Art. 743. — 340. L'annulation de la vente ou la diminution du prix n'indemniserait pas toujours suffisamment l'acheteur.
Ainsi, supposons qu'il obtienne l'annulation de la vente, il lui faudra se procurer une autre chose, avec difficulté peut-être, et pour un prix plus élevé qu'il ne l'eût payée antérieurement; s'il a pris lui-même des engagements qu'il ne pouvait remplir qu'avec la chose vendue, il peut manquer à gagner et même encourir une certaine responsabilité envers des tiers. L'action en diminution de prix ne l'indemuise pas non plus en entier; dans la même hypothèse, la chose conservée peut ne pas suffire à lui permettre de remplir ses engagements.
Mais les dommages-intérêts seront encore plus faciles à justifier, si nous supposons que la chose a causé chez l'acheteur des dommages directs aux biens ou aux personnes; ce qui arrivera si la vente a eu pour objet un animal vicieux, une voiture en mauvais état, une machine à vapeur dont quelques parties non visibles étaient détériorées. Le cas le plus simple serait celui d'une tête de bétail atteinte d'une maladie contagieuse non encore apparente et qui aurait été communiquée à tout ou partie d'un troupeau de l'acheteur. On peut citer encore un vase, un tonneau veudu qui, ayant contenu des acides, sans odeur qui les révélât, gâterait le vin, l'huile ou toute autre substance qui y aurait été introduite.
Si la loi ne statuait spécialement ici sur le règlement de l'indemnité, on appliquerait le droit commun, on distinguerait entre la bonne et la mauvaise foi du vendeur, mais la bonne foi n'excluant pas la possibilité d'une faute, on pourrait imputer à faute au vendeur d'avoir ignoré les vices de la chose qu'il vendait: il n'y aurait de différence entre la bonne et la mauvaise foi que quant à l'étendue de la responsabilité pouvant aller, au cas de mauvaise foi, jusqu'aux dommages imprévus et impossibles à prévoir (v. art. 405).
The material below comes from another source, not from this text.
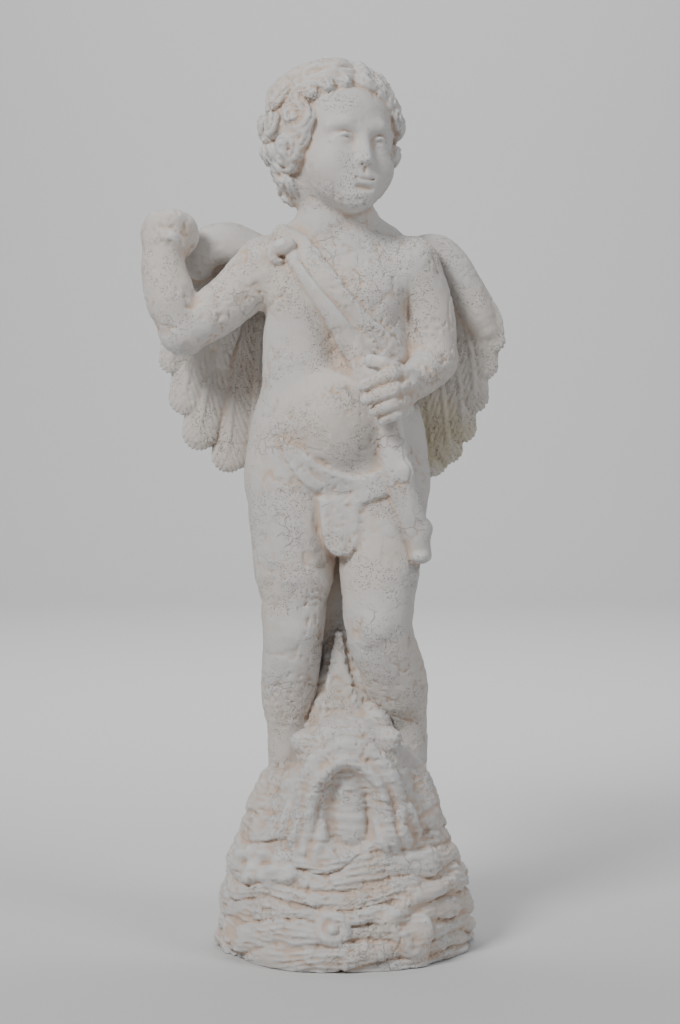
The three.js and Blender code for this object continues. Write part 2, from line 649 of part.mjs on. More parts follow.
function leftWing(clay) {
  const lean = -0.12;
  const plate = { normal: [lean, 1, 0], flat: 0.2 };
  clay.add(reach([[45, 56, 466, 28], [76, 61, 435, 34], [74, 63, 363, 30]], plate), 4);
  const primaries = [
    [[58, 56, 435, 14], [64, 58, 353, 19], [67, 60, 303, 17]],
    [[72, 54, 455, 13], [85, 56, 363, 19], [91, 58, 300, 17]],
    [[86, 51, 466, 12], [100, 53, 375, 19], [106, 55, 313, 17]],
    [[100, 48, 469, 11], [116, 50, 394, 18], [121, 52, 334, 16]],
    [[113, 45, 473, 10], [128, 47, 416, 17], [133, 49, 365, 16]],
    [[123, 42, 475, 10], [141, 44, 432, 16], [144, 46, 397, 14]],
    [[133, 38, 477, 9], [149, 40, 445, 12], [154, 42, 422, 11]],
  ];
  for (const points of primaries) clay.add(feather(points, lean), 1);
  const coverts = [
    [[86, 40, 489, 8], [96, 42, 453, 13], [102, 44, 420, 9]],
    [[98, 38, 491, 8], [110, 40, 461, 13], [119, 42, 432, 9]],
    [[110, 36, 489, 8], [124, 38, 463, 12], [135, 40, 441, 9]],
  ];
  for (const points of coverts) clay.add(feather(points, lean), 1);
  const spar = [
    [57, 34, 501, 18], [75, 32, 511, 17], [94, 32, 512, 18], [109, 34, 498, 19], [122, 37, 476, 19],
    [134, 40, 454, 18], [144, 42, 435, 13],
  ];
  clay.add(reach(spar, { normal: [0, 1, 0], flat: 0.9 }), 4);
}

function rightWing(clay) {
  const lean = 0.12;
  const plate = { normal: [lean, 1, 0], flat: 0.2 };
  clay.add(reach([[-64, 56, 466, 30], [-95, 61, 435, 36], [-93, 63, 363, 30]], plate), 4);
  clay.add(reach([
    [-76, 48, 490, 24], [-139, 46, 494, 25], [-147, 46, 478, 20],
  ], { normal: [lean, 1, 0], flat: 0.3 }), 4);
  const primaries = [
    [[-84, 56, 435, 14], [-90, 58, 353, 19], [-93, 60, 301, 14]],
    [[-101, 55, 453, 14], [-113, 57, 363, 21], [-118, 59, 306, 19]],
    [[-115, 51, 461, 13], [-137, 53, 384, 21], [-148, 55, 329, 19]],
    [[-127, 47, 465, 13], [-154, 49, 404, 20], [-163, 51, 364, 17]],
    [[-139, 43, 465, 12], [-168, 45, 424, 18], [-177, 47, 402, 13]],
  ];
  for (const points of primaries) clay.add(feather(points, lean), 1);
  const coverts = [
    [[-106, 43, 475, 12], [-121, 45, 435, 16], [-127, 47, 402, 11]],
    [[-124, 40, 475, 11], [-145, 42, 445, 15], [-153, 44, 419, 10]],
  ];
  for (const points of coverts) clay.add(feather(points, lean), 1);
  const spar = [
    [-73, 34, 501, 18], [-93, 32, 514, 19], [-117, 32, 521, 21], [-138, 32, 516, 21],
    [-147, 34, 501, 17],
  ];
  clay.add(reach(spar, { normal: [0, 1, 0], flat: 0.9 }), 4);
}

// A point on the rock, from its place on a rock of the modelled size, with z from the ground.
const onRock = ([x, y, z, ...radii]) => [
  (x * rockWidth) / 264, (y * rockDepth) / 236, (z * rockHeight) / 185, ...radii,
];
const rockLump = (centre, radii, turn) => ball(onRock(centre), radii, turn);
const rockReach = (points, options) => limb(points.map(onRock), options);
const laidOnRock = (clay, points) =>
  points.map(onRock).map(([x, y, z, radius]) => [x, clay.surface(x, z) + y, z, radius]);

function fish(clay) {
  clay.add([rockLump([6, -44, 149], [62, 48, 82]), rockLump([1, -42, 198], [48, 43, 39])], 12);
  clay.add(rockLump([32, -18, 223], [17, 18, 24]), 8);
  // The lips: a broad arch made of an outer roll and an inner one.
  const outer = [
    [-44, -74, 126, 9], [-41, -77, 156, 9], [-34, -80, 185, 10], [-19, -82, 205, 10], [2, -83, 214, 11],
    [25, -82, 207, 10], [42, -80, 187, 10], [52, -77, 158, 9], [57, -74, 128, 9],
  ];
  clay.add(rockReach(outer), 6);
  const inner = [
    [-34, -84, 130, 5], [-32, -88, 158, 6], [-23, -90, 183, 7], [3, -91, 201, 7.5], [28, -90, 185, 7],
    [40, -88, 160, 6], [45, -84, 132, 5],
  ];
  clay.add(rockReach(inner), 5);
  // The open mouth and its tongue.
  const mouth = [[4, -112, 176, 25], [5, -112, 159, 34], [6, -110, 140, 34]];
  clay.carve(rockReach(mouth, { normal: [0, 1, 0], flat: 1.15 }), 3);
  const tongue = [[6, -78, 192, 12], [6, -75, 163, 16], [7, -77, 129, 15]];
  clay.add(rockReach(tongue, { normal: [0, 1, 0], flat: 0.65 }), 2.5);
  for (const x of [-12, 30]) clay.add(rockReach([
    [x + 2, -76, 166, 3], [x, -74, 140, 3.6], [x, -76, 120, 3],
  ]), 4);
  for (const eye of [[-41, -52, 213], [45, -52, 216]]) clay.add(rockLump(eye, [12, 15, 12]), 9);
  // The fringe below the lips: x, the top and the radius of each lobe. The lobes spread outwards.
  const lobes = [
    [-52, 152, 7], [-42, 145, 7.5], [-32, 140, 7.5], [-22, 137, 7],
    [34, 137, 7], [43, 141, 7.5], [53, 146, 7.5], [62, 153, 7],
  ];
  for (const [x, top, radius] of lobes) {
    const lean = 0.16 * (x - 5);
    const lobe = [
      [x, 4, top, radius * 0.8], [x + lean * 0.5, 2, top - 15, radius],
      [x + lean, 3, top - 27, radius * 0.9],
    ];
    clay.add(limb(laidOnRock(clay, lobe)), 2);
  }
  // The tail fin between the legs: a flat cone with flutes.
  const tail = [[-1, -6, 32, 40], [-1, 2, 63, 30], [-4, 9, 102, 18], [-6, 13, 132, 9]];
  clay.add(reach(tail, { normal: [0, 1, 0], flat: 0.55 }), 7);
  for (let n = -2; n <= 2; n++)
    clay.add(reach([
      [-6 + n * 0.9, 1, 128, 2.5], [-5 + n * 4, -10, 86, 3.6], [-2 + n * 9.5, -24, 40, 4.6],
    ]), 3.5);
}

function rock(clay) {
  const layerHeight = rockHeight / rockLayers;
  const spread = (z) => 1 - 0.41 * Math.max(0, z / rockHeight) ** 1.6 - 0.04 * Math.max(0, 1 - z / 20) ** 2;
  clay.add({
    low: [-rockWidth / 2 - 8, -rockDepth / 2 - 8, -10],
    high: [rockWidth / 2 + 8, rockDepth / 2 + 8, rockHeight + 8],
    // How far a place is outside an oval that narrows upwards, less the relief of the ledges. A ledge
    // bulges with the root of a sine of the height, sags round the rock and stands out by its own amount.
    distance(x, y, z) {
      const angle = Math.atan2(y / rockDepth, x / rockWidth);
      const width = (rockWidth / 2) * spread(z);
      const depth = (rockDepth / 2) * spread(z);
      const waver = 2.5 * Math.sin(5 * angle + z / 25) + 1.5 * Math.sin(11 * angle - z / 9);
      const sag = 5 * Math.sin(2 * angle + 0.6) + waver;
      const height = z + sag;
      const uneven = 0.3 * Math.sin(height / 17 + 2 * angle) + 0.12 * Math.sin(7 * angle + 1);
      const phase = height / layerHeight + uneven;
      const number = Math.floor(phase);
      const own = 2.4 * Math.sin(2.4 * number + 3 * angle + 1.5 * Math.sin(5 * angle + number));
      const knobs = 1.2 * Math.sin(13 * angle + 2.7 * number) * Math.sin(9 * angle - number);
      const calm = 1 - 0.55 * Math.min(1, Math.max(0, (z / rockHeight - 0.54) / 0.32));
      const bulge = 4.6 * Math.sqrt(Math.abs(Math.sin(Math.PI * phase)));
      const relief = (bulge + own + knobs) * calm + 2 * Math.sin(3 * angle + z / 30) - 3.5;
      const out = (Math.hypot(x / width, y / depth) - 1) * Math.min(width, depth) - relief;
      const up = z - rockHeight + 4 - 4 * Math.sin(4 * angle);
      return smoothMax(out, up, 14) * 0.8;
    },
  }, 4);
  // Two slanting slabs, one on each shoulder of the rock.
  const rightSlab = [[59, -20, 188, 20], [73, -24, 167, 23], [83, -28, 142, 22]];
  clay.add(rockReach(rightSlab, { normal: [0.75, -0.5, 0.35], flat: 0.5 }), 5);
  const leftSlab = [[-53, -20, 168, 18], [-64, -26, 143, 21], [-78, -30, 119, 20]];
  clay.add(rockReach(leftSlab, { normal: [-0.75, -0.5, 0.35], flat: 0.5 }), 5);
  // Foam: small lumps heaped on the right flank, in two rings.
  for (const [radius, count] of [[9, 4], [21, 9]])
    for (let n = 0; n < count; n++) {
      const angle = (2 * Math.PI * (n + 0.3 * Math.sin(n))) / count;
      const place = [1.25 * radius * Math.cos(angle) - 78, 5, 93 + 0.6 * radius * Math.sin(angle)];
      clay.add(ball(laidOnRock(clay, [place])[0].slice(0, 3), [9, 10, 7]), 4);
    }
  // A knot in the stone: a ring with a knob in it.
  const ring = Array.from({ length: 13 }, (_, n) => {
    const angle = (2 * Math.PI * n) / 12;
    return [-11 + 12 * Math.cos(angle), 2, 43 + 11 * Math.sin(angle), 5.5];
  });
  clay.add(limb(laidOnRock(clay, ring), { steps: 1 }), 3);
  clay.add(ball(laidOnRock(clay, [[-12, 0, 43]])[0].slice(0, 3), [6, 8, 6]), 2);
  const leaf = [[40, 1, 48, 6], [60, 1, 63, 8], [84, 1, 70, 8], [106, 1, 74, 6]];
  const fold = [[46, 1, 42, 6], [60, 0, 24, 9], [74, 1, 8, 8]];
  clay.add(limb(laidOnRock(clay, leaf)), 5);
  clay.add(limb(laidOnRock(clay, fold)), 6);
  clay.add(ball(laidOnRock(clay, [[70, 4, 28]])[0].slice(0, 3), [16, 9, 24], [0, 20, 0]), 5);
  const floor = {
    low: [-rockWidth, -rockDepth, -40],
    high: [rockWidth, rockDepth, 0],
    distance: (x, y, z) => z,
  };
  clay.carve(floor, 0);
}

// The block holds the figure and the rock, with room to spare on all sides.
const blockLow = [-215 * figureScale, Math.min(-150 * figureScale, -rockDepth / 2 - 20), -12];
const blockHigh = [
  Math.max(175 * figureScale, rockWidth / 2 + 20),
  Math.max(150 * figureScale, rockDepth / 2 + 20),
  rockHeight + figureHeight + 20,
];
const clay = new Clay(blockLow, blockHigh, grain);
torso(clay);
legs(clay);
cloths(clay);
head(clay);
face(clay);
hair(clay);
leftWing(clay);
rightWing(clay);
rightArm(clay);
leftArm(clay);
bow(clay);
hand(clay);
rock(clay);
fish(clay);

// The face keeps smaller triangles than the rest, and the hand and the fish's mouth somewhat smaller ones.
const careful = [
  { at: onFigure(inHead([0, -50, -20])), reach: 48 * figureScale, care: 14 },
  { at: onFigure([42, -80, 371]), reach: 36 * figureScale, care: 3 },
  { at: onRock([5, -80, 145]), reach: 60, care: 2 },
];
const careAt = ([x, y, z]) => {
  const near = careful.filter(({ at, reach }) => Math.hypot(x - at[0], y - at[1], z - at[2]) < reach);
  return Math.max(1, ...near.map(({ care }) => care));
};

const { points, faces } = simplify(clay.skin(), skinTriangles, careAt);
const surface = new THREE.BufferGeometry()
  .setAttribute("position", new THREE.Float32BufferAttribute(points, 3))
  .setIndex(faces);
const geometry = mergeVertices(surface.toNonIndexed().deleteAttribute("normal"));
geometry.computeVertexNormals();

const castStone = new THREE.MeshStandardMaterial({ color: 0xd8d2ca, roughness: 0.85, metalness: 0 });
const statue = new THREE.Mesh(geometry, castStone);
statue.name = "cupid_statue";

const part = new THREE.Group();
part.add(statue);
export default part;
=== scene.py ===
# %% [markdown]
# # A cast-stone cupid
#
# This lesson dresses one garden statue: a winged cupid with a bow, standing on a wave-worn rock behind a
# fish's open mouth. The real thing was modelled in clay and cast in stone, so this file models in clay
# too. The clay is a block of numbers, each saying how far that place is from the surface, and numpy adds
# and carves shapes in it. One skin drawn where the number is zero is the mesh that Blender gets.

# %% Load the frame
import math

import bpy
import numpy as np
from mathutils import Matrix, Vector


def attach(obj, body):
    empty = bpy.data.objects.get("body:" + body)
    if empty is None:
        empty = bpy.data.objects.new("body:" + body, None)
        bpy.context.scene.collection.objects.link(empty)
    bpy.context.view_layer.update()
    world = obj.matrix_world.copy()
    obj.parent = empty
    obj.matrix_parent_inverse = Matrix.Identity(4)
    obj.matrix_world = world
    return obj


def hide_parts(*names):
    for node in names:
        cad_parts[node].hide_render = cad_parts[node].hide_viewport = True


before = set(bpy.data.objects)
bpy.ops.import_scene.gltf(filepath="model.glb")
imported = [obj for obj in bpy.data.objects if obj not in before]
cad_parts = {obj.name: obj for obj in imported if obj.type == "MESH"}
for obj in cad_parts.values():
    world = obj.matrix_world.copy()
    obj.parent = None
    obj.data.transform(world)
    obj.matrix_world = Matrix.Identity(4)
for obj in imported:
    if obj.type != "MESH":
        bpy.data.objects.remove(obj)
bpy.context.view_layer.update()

# %% [markdown]
# ## Sizes
#
# All shapes are worked out in millimetres, because a sculptor thinks in them, and become metres when a
# mesh is made. Heights of the figure count from the rock's top, and places on the rock from the ground.
# The viewer is at -Y; left and right are the figure's own.

# %% Sizes in millimetres
MM = 0.001
ROCK_HEIGHT = 185.0
ROCK_WIDTH = 264.0
ROCK_DEPTH = 236.0
ROCK_LAYERS = 9
BAND_WIDTH = 23.0
BAND_THICKNESS = 5.0
STRAP_WIDTH = 25.0
STRAP_THICKNESS = 4.0
WING_THICKNESS = 14.0
BOW_THICKNESS = 28.0
FAR = 60.0  # the distance of a place that no shape has reached
FINE = 1.45
print("the clay's cells are", FINE, "mm wide")

# %% [markdown]
# ## Joining with a thumb
#
# A signed distance is below zero inside the stone and above it outside. Taking the smaller of two joins
# two shapes; a smooth smaller-of fills the corner between them with a fillet, as a thumb does in clay.

# %% Join with a fillet
def smooth_min(a, b, blend):
    """The smaller of a and b, less a quarter of blend times the square of how near they are to equal."""
    if blend <= 0:
        return np.minimum(a, b)
    near = np.maximum(blend - np.abs(a - b), 0) / blend
    return np.minimum(a, b) - near * near * blend / 4


def smooth_max(a, b, blend):
    """The larger of a and b, with the corner between them rounded the same way."""
    return -smooth_min(-a, -b, blend)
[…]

Mais le Projet, pour éviter des recours des vendeurs les uns contre les autres, et imitant en cela le Code français (art. 1645 et 1646) et le Code italien (art. 1502 et 1503), ne soumet le vendeur de bonne foi qu'à la restitution du prix et des frais ou à la diminution du prix, et il restreint la responsabilité des autres dommages et pertes au cas de mauvaise foi. Dans ce dernier cas, les tribunaux devront être encore plus sévères pour le vendeur qui, par dol, aura dissimulé les vices de sa chose que pour celui qui, les connaissant, se sera borné à ne les pas révéler.